Y allí que nos fuimos, a pie de viña, a visitar los más duros campos de trabajo de monastrell del mundo. Bueno, de monastrell, de cabernet-sauvignon, de syrah, y de alguna cosilla más. En la parte trasera de una furgoneta, como inmigrantes ilegales en busca de la frontera deseada y rodeados de insectos en busca de la feromona perdida, pudimos recorrer las 182 hectáreas de la finca y conocer a los verdaderos héroes de los vinos de Casa Castillo.

Recorrimos las instalaciones de vinificación, el parque de barricas, y la preciosa masía, en la que toda la familia nos ofreció y compartió con nosotros una magnífica comida. Y fue en la propia mesa, donde si no, donde probamos las dos maravillas de esta bodega, las dos joyas de la corona: Casa Castillo Pie Franco y Casa Castillo Las Gravas, ambos de 1998.

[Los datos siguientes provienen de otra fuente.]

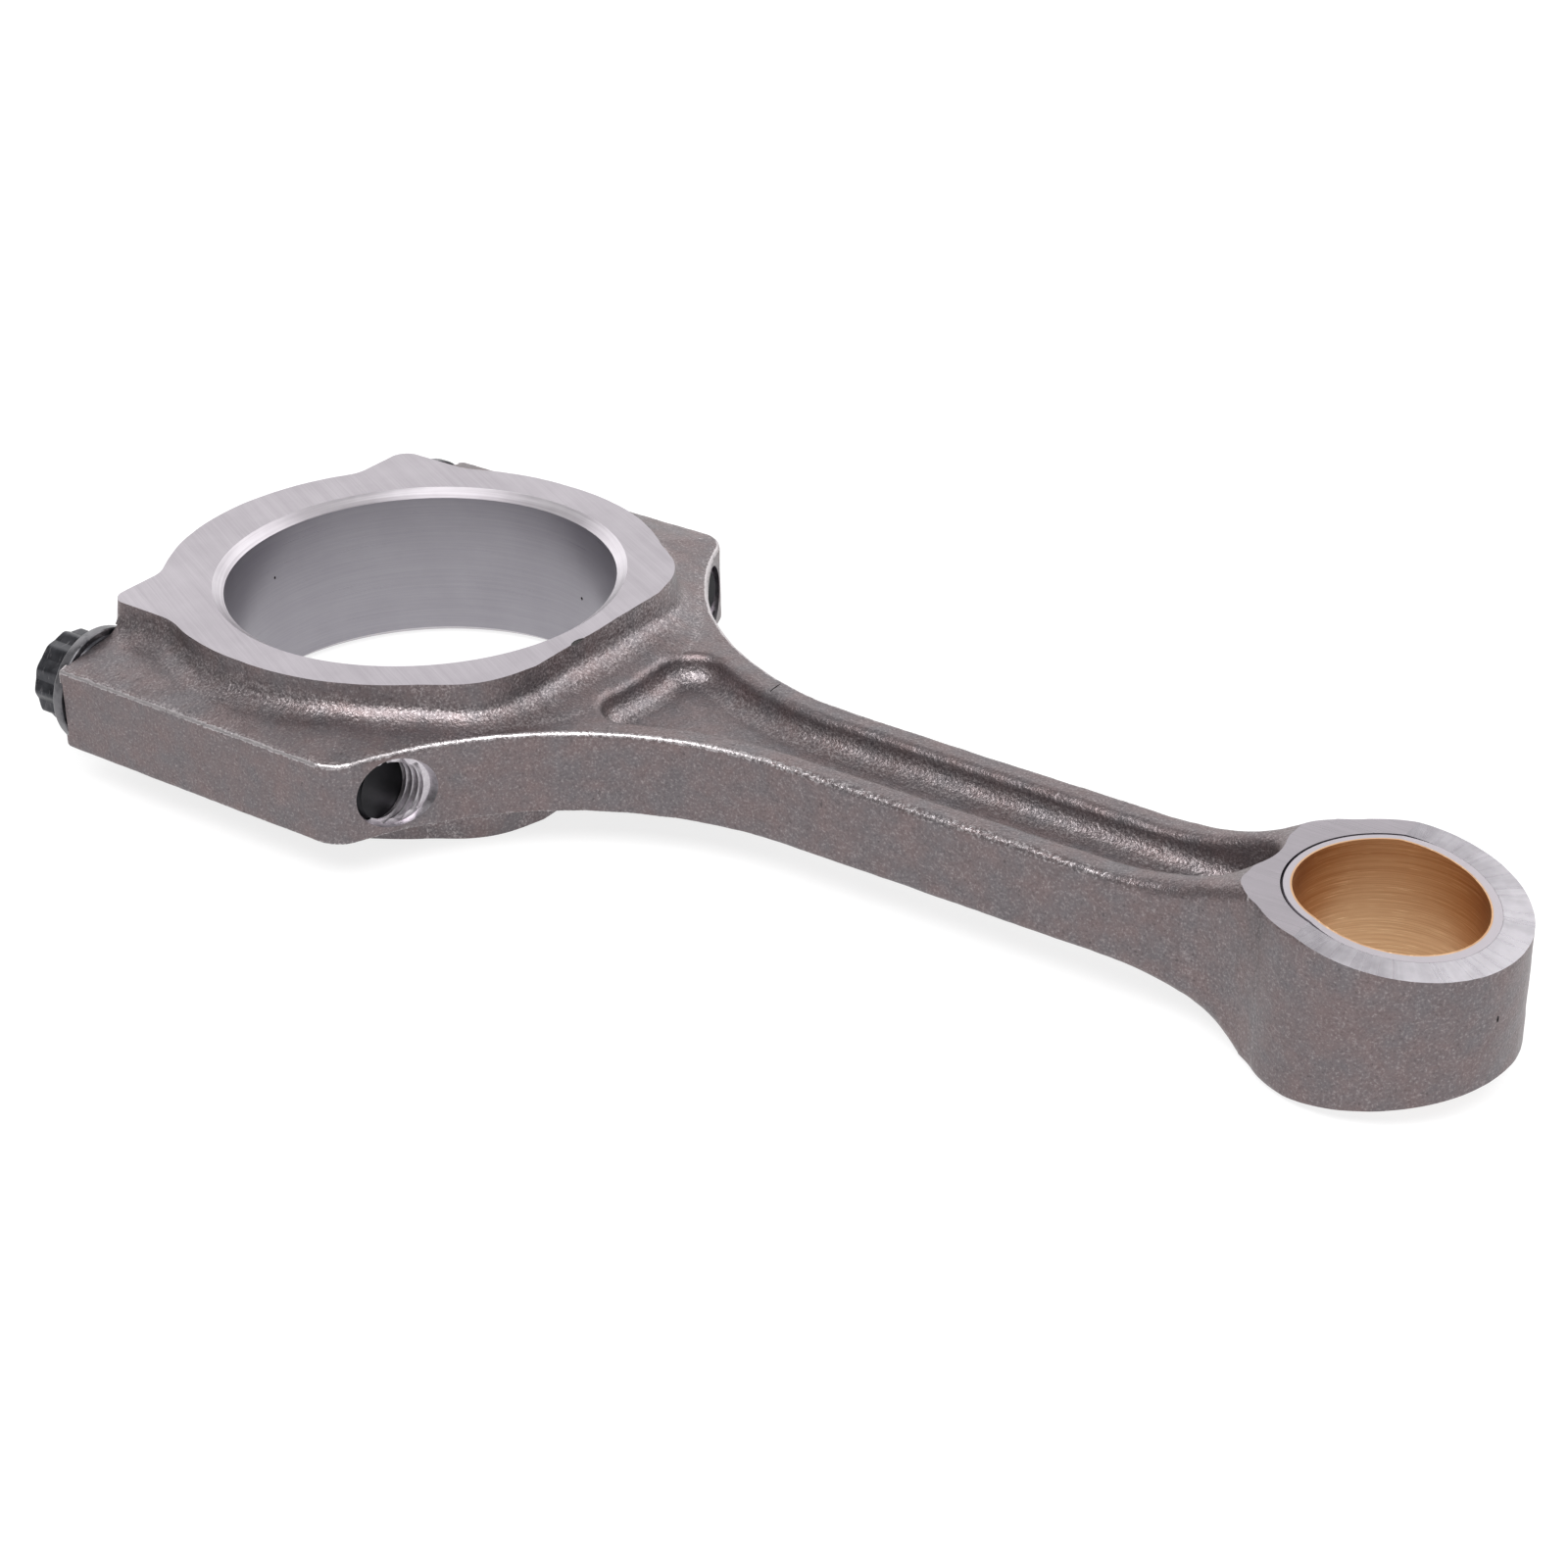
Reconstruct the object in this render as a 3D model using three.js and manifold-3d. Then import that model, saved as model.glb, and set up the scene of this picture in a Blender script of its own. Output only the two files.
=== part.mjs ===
// Automotive connecting rod, lying on its side: rod body, fracture-split cap, two cap bolts, pin bush.
// Millimetres. Inside the group, X runs from the crank bore axis to the pin bore axis, Z is along the
// bores and z = 0 is the middle plane. The group is moved so that its box stands on z = 0.
import * as THREE from 'three';
import { mergeVertices, toCreasedNormals } from 'three/addons/utils/BufferGeometryUtils.js';
import Module from 'manifold-3d';

const wasm = await Module();
wasm.setup();

// Driving dimensions
const CENTRES = 144;                 // crank bore axis to pin bore axis
const CRANK_BORE_R = 26.25;
const PIN_BORE_R = 11.15;
const BUSH_WALL = 1.3;
const BUSH_FIT = 0.1;                // radial gap that keeps the bush and its housing apart
const BIG_HALF = 11.15;              // half of the thickness between the thrust faces
const SMALL_HALF = 10.55;            // half of the small end's thickness beside the shank
const RING_R = 32.9;                 // outer radius of the big-end ring at its thrust faces
const HALF_WIDTH = 40.7;             // bore axis to the outer side of the bolt shoulders
const SEAT_X = -27;                  // seat of the bolt heads
const BOLT_Y = 33;                   // bore axis to each bolt axis

// Crank bore and ring
const CRANK_CHAMFER_R = 1.45;
const CRANK_CHAMFER_Z = 1.05;
const CROWN_SHIFT = 2.4;             // the cap's crown is the ring moved this far along -X
const RING_STOP_X = 30.3;            // the ring's thrust face ends here on the shank side
const RING_DRAFT = 0.6;
const WING_X = -29.3;                // flat end of the cap's thrust face above the bolt heads
const WING_HALF = 29;
const WING_CORNER_R = 4.1;
const LOBE_X = 29.9;                 // corners of the rod's thrust face beside the shank
const LOBE_HALF = 24.9;
const LOBE_CORNER_R = 10.7;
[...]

El primero, monovarietal de monastrell, y el segundo un coupage junto con la cabernet-sauvignon. Son dos vinos enormes, y no por el tamaño, que en eso no se diferencian del resto ya que son botellas de 750 ml, sino por su grandeza y su calidad. Quien pruebe estos vinos cambiará su opinión sobre la monastrell. Provienen de viñas de más de 40 años de antigüedad (algunas datan de los años 60 y otras de los años 40), en algunos casos de pie franco, y que José María las trata con esmero (cariño y exigencia hasta el límite para que produzcan el mínimo posible) cuidando hasta el último detalle. Pero, ¿quién puede hacer buen vino si no es con todo el cariño y la dedicación del mundo? ¿Quién daba un duro por la garnacha del Priorato antes de que llegaran cuatro iluminados a obrar el milagro del vino en Tarragona? Pues eso.

Son vinos con mucha extracción: mucho color, taninos contundentes (necesitan tiempo en botella para pulirse), aromas minerales y a fruta madura. Y con una estructura muy bien montada, buena acidez que compensa la potencia alcohólica, y redondos. Se les augura un futuro verdaderamente impresionante. Y son vinos de primera cosecha.

Acompañaron a la perfección el cordero a la brasa de la comida, aunque puede ser que estén un poco verdes para la cata pura y dura, como pudimos comprobar en posteriores catas de la peña La Verema. No obstante, llegados a este punto podríamos hablar largo y tendido de si los vinos están hechos para catar o para comer (o de si quien los hace los piensa con uno u otro objetivo) y, desde la certeza de que la segunda faceta es la natural para un vino, decir que se conjuntaron impecablemente con su aliado natural: una buena comida.

Vinos con contundencia tánica nunca suelen alcanzar elevadas puntuaciones en las catas a ciegas de nuestra peña La Verema. Qué le vamos a hacer, así son los resultados de las puntuaciones promediadas de un grupo heterogéneo. En cualquier caso, mi opinión personal es que en un par de años podremos comprobar hasta donde pueden llegar estos vinos. Y seguro que lo harán muy lejos.